* Task description: Return only the lines from the top of the material through the line marked by "return g.finish(colour, rough, g.bump(spots, 0.3, 0.05", unaltered.

* Data section:

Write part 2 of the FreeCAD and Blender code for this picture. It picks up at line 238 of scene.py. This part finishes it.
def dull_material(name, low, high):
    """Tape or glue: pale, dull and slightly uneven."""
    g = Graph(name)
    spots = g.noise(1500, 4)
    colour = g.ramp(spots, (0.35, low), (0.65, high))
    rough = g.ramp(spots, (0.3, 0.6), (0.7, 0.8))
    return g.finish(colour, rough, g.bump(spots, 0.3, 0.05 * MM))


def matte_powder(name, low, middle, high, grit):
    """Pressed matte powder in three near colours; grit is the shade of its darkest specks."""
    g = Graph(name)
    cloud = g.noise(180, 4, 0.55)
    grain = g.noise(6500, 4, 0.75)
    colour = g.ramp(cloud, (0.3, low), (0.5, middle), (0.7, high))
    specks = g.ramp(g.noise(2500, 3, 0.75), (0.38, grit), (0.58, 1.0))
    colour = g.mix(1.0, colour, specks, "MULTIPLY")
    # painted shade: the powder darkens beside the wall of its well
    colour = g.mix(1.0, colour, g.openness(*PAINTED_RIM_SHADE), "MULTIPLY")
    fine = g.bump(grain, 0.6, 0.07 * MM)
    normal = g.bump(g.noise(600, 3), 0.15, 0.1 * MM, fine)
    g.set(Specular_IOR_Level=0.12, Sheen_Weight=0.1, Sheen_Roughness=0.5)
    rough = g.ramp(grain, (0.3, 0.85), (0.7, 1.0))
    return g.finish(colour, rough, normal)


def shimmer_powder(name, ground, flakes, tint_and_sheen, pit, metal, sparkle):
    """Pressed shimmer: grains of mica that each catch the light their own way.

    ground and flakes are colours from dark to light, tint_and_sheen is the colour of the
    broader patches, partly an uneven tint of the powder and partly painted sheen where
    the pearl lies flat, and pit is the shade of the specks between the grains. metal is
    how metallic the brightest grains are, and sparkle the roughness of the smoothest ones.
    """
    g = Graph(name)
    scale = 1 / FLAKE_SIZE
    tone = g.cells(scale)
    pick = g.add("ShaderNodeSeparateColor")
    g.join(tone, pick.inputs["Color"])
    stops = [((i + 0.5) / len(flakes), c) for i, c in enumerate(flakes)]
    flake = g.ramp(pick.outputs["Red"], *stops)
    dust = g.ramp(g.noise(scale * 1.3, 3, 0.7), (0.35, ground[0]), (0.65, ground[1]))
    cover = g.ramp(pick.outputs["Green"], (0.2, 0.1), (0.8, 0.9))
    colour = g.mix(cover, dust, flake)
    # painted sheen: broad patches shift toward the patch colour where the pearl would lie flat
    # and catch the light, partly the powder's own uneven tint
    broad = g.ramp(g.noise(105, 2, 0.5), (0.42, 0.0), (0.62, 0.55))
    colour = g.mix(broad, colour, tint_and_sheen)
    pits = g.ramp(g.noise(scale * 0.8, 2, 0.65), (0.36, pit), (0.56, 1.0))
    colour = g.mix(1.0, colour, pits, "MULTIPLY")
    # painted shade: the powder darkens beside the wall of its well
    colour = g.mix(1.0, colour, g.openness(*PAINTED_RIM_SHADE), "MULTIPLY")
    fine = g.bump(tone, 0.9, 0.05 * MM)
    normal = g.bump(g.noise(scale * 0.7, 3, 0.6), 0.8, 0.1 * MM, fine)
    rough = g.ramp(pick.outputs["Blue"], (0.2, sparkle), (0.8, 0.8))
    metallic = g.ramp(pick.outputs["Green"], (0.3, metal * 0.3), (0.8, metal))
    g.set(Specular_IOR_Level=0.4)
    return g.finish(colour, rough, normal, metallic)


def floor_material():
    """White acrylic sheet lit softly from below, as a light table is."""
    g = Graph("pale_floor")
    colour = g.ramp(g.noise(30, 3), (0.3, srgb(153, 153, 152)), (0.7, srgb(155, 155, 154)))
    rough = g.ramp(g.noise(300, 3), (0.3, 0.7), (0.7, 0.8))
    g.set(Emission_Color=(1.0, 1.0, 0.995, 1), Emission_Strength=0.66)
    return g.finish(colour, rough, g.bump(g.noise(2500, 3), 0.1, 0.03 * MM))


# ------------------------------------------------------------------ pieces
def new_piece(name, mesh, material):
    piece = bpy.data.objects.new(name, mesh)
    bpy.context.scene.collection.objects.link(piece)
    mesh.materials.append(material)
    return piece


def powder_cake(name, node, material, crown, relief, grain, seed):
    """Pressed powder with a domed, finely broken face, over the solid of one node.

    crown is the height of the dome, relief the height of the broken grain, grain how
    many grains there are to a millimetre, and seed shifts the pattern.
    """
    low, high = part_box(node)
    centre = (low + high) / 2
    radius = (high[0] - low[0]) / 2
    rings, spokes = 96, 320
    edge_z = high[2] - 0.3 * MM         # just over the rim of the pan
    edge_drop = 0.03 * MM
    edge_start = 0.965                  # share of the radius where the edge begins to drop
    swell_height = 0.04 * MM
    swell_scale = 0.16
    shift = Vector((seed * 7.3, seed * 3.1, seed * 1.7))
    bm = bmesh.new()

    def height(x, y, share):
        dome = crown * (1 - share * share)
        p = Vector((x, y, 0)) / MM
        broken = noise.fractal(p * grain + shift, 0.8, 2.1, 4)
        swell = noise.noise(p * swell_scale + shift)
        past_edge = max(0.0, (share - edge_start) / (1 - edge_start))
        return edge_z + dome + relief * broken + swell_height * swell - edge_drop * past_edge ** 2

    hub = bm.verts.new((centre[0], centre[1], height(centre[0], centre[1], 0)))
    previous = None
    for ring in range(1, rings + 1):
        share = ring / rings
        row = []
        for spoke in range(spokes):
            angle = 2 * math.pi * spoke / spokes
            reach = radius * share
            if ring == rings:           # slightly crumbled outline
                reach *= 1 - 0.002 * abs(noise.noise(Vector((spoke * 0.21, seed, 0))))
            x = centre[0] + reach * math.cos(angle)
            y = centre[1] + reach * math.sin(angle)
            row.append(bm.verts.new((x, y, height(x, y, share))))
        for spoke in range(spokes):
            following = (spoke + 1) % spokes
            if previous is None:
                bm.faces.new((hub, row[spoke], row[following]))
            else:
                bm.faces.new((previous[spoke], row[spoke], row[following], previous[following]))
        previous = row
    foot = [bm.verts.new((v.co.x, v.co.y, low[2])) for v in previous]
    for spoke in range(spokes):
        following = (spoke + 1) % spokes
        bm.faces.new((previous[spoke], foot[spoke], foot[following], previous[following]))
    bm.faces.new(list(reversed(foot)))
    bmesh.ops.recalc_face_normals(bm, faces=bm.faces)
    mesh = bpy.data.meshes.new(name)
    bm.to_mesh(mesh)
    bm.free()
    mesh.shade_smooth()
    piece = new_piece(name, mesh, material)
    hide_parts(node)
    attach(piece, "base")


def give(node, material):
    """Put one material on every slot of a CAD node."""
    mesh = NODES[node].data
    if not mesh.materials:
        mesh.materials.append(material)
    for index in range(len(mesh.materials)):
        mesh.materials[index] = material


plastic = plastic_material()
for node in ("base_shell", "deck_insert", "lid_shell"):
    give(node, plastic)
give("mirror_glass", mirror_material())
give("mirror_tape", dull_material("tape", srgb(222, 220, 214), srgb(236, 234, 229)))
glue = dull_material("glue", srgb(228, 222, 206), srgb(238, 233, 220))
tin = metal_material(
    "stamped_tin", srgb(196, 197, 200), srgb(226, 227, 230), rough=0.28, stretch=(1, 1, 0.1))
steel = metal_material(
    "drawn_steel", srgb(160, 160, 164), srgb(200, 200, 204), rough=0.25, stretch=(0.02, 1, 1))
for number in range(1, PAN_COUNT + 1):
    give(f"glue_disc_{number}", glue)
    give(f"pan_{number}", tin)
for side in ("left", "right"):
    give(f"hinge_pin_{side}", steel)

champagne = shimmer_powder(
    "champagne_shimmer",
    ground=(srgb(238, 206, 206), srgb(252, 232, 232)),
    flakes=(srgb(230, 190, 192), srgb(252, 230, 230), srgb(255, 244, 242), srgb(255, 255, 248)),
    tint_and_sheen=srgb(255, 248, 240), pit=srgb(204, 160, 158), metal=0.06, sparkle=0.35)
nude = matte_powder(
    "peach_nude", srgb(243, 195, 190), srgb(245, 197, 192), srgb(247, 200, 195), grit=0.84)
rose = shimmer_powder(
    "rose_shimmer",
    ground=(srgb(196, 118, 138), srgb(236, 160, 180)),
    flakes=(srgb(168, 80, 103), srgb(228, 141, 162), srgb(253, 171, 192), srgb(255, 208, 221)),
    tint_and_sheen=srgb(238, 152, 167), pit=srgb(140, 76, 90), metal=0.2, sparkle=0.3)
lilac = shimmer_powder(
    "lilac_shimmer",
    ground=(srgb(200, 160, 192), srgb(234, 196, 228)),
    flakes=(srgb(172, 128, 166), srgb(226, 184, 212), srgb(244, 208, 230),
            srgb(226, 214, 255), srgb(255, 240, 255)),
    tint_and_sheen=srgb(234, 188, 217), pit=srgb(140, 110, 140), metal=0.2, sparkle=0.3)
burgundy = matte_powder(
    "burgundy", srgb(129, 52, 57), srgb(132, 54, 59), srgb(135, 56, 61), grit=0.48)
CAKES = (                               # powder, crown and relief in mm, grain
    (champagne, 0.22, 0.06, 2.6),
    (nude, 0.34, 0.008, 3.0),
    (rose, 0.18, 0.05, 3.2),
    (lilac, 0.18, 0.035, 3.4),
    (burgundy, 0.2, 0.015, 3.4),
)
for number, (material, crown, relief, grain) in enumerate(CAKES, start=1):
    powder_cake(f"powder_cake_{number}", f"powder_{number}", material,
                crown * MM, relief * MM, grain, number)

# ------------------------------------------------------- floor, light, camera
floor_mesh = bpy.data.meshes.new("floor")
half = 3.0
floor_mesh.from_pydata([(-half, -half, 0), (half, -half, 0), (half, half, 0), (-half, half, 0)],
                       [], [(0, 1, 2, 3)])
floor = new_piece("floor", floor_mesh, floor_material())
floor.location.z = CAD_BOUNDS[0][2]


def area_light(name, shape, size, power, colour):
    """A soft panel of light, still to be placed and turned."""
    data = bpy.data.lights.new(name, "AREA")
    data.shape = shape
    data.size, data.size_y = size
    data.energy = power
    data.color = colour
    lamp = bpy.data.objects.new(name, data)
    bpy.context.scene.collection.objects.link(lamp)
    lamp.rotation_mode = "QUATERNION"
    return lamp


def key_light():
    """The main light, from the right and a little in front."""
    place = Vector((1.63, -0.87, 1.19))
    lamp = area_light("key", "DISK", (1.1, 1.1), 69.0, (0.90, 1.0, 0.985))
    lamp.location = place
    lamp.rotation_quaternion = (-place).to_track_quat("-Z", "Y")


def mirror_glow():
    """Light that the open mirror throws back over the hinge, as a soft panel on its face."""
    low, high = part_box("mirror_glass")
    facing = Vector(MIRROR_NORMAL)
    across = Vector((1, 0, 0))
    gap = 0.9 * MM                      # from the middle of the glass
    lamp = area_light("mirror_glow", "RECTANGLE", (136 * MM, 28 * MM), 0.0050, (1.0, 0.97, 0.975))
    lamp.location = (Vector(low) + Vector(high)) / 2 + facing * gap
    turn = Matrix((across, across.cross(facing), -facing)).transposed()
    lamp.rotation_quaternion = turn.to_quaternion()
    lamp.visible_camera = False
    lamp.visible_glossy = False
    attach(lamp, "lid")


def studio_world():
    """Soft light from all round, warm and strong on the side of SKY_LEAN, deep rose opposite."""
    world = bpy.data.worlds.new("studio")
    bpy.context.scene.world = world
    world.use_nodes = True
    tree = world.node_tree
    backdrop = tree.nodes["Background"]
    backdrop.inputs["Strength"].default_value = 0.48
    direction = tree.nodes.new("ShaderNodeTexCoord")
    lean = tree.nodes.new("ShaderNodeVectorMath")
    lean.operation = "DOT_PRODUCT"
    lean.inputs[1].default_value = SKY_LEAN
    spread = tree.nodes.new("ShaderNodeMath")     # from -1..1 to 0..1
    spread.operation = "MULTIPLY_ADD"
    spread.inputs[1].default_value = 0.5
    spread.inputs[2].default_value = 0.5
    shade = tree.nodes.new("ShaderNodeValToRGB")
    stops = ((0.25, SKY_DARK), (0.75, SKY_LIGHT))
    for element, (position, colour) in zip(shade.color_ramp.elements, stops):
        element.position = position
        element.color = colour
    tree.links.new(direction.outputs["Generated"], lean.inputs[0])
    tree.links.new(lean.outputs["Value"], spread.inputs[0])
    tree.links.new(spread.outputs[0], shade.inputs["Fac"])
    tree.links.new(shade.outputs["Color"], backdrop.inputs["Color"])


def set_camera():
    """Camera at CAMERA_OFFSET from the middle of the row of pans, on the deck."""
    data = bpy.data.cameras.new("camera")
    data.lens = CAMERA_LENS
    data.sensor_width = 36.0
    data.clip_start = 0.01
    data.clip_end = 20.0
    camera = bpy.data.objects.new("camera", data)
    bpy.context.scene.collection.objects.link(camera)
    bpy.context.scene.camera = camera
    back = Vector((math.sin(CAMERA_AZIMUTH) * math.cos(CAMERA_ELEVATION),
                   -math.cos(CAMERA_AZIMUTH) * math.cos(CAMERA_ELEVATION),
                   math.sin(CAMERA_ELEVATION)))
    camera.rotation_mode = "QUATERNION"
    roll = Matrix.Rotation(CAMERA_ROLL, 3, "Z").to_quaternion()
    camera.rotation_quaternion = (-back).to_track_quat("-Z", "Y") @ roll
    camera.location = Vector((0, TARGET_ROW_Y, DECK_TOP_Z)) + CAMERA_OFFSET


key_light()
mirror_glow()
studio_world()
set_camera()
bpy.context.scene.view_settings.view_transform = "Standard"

* Problem solution:
Write part 2 of the FreeCAD and Blender code for this picture. It picks up at line 238 of scene.py. This part finishes it.
def dull_material(name, low, high):
    """Tape or glue: pale, dull and slightly uneven."""
    g = Graph(name)
    spots = g.noise(1500, 4)
    colour = g.ramp(spots, (0.35, low), (0.65, high))
    rough = g.ramp(spots, (0.3, 0.6), (0.7, 0.8))
    return g.finish(colour, rough, g.bump(spots, 0.3, 0.05 * MM))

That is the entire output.